The display in Zurich focuses on Zhang Enli’s expressive new possibilities, the canvases do not depict an object or person as a truthful representation but instead as their essence. New works for the exhibition such as ‘The Single Mother ‘The Professor’ (2019) and ‘The Strong Labourer’ (2019) are made with a diverse palette and application – dynamic brushstrokes are overlaid with colourful spheres, indicating a new style in the artist’s painterly aesthetic. In these works, Zhang Enli projects his own concerns and recollections onto the canvas, fusing the real and the imagined, in highly personal impressions.

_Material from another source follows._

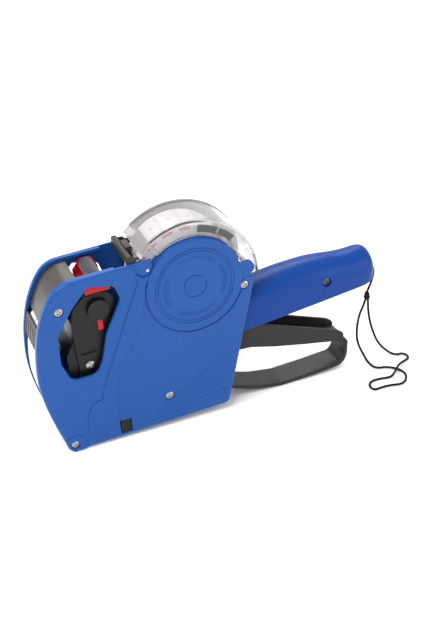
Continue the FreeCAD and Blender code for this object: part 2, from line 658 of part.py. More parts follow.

Stylistically the paintings owe a debt to his three-dimensional works, known as ‘space paintings’. In these installations Zhang Enli paints directly onto the walls of a room to create an immersive environment of abstract colours and gestures, the physical application of which asks the viewer to retrace the steps of the artist in order to relive his experience of the same space. The artist’s progression towards abstraction carries through into this exhibition, opening up not only Zhang Enli’s creative process with a spontaneous and visceral approach, but also his subject matter into a different realm situated in thought and feeling, rather than in a tactile, truthful representation.
Paintings such as ‘A Young Man’ (2018) display a newfound dynamism, layers of translucent paint have been laid on the canvas, with brush, hand and cloth, culminating in vivid circular pops of colour at the forefront of the canvas in summery yellow, verdant green, cardinal red and rich black. Similarly, ‘A Plump Woman’ (2018) is composed of a stratum of organic, swirling lines, laid one over the other in swarthy green, plum purple and muted yellow, the top layer of chalky white dominates and suggests the sensuous, curvaceous outline of a woman. The washes and waves of pigment in these works, while influenced by traditional Chinese brush painting, has been transformed through tone and diaphanous marks to become Zhang Enli’s own distinctive cursive, bringing fresh perspectives to his inner emotions and memories.
The collection of works in ‘Zhang Enli. New Paintings’ suggests that there is another invisible subject matter, as the artist has said ‘I pay attention not to the mainstream but rather the subtle things that you might ignore sometimes.’ The paintings are liberated from the chaos of contemporary culture, they don’t hint or reference specifics but instead a universal experience and a sentience, transcending a specific locale or culture through the artist’s exploration of colour, composition and emotion. In doing so, the idea of an elusive but highly palpable sensation dominates the works and when viewed these emotions can be discerned or replaced accordingly by the viewer’s own.
Using the outside world as a mirror, Zhang Enli documents the more prosaic aspects of contemporary life. He regularly works with everyday objects that he is instinctively drawn to, for example a piece of string, a hose, or even a marble ball from the floor of his studio. Zhang Enli often magnifies his subjects until a specific fragment of a scene is depicted, as if enlarged through the viewfinder of a camera.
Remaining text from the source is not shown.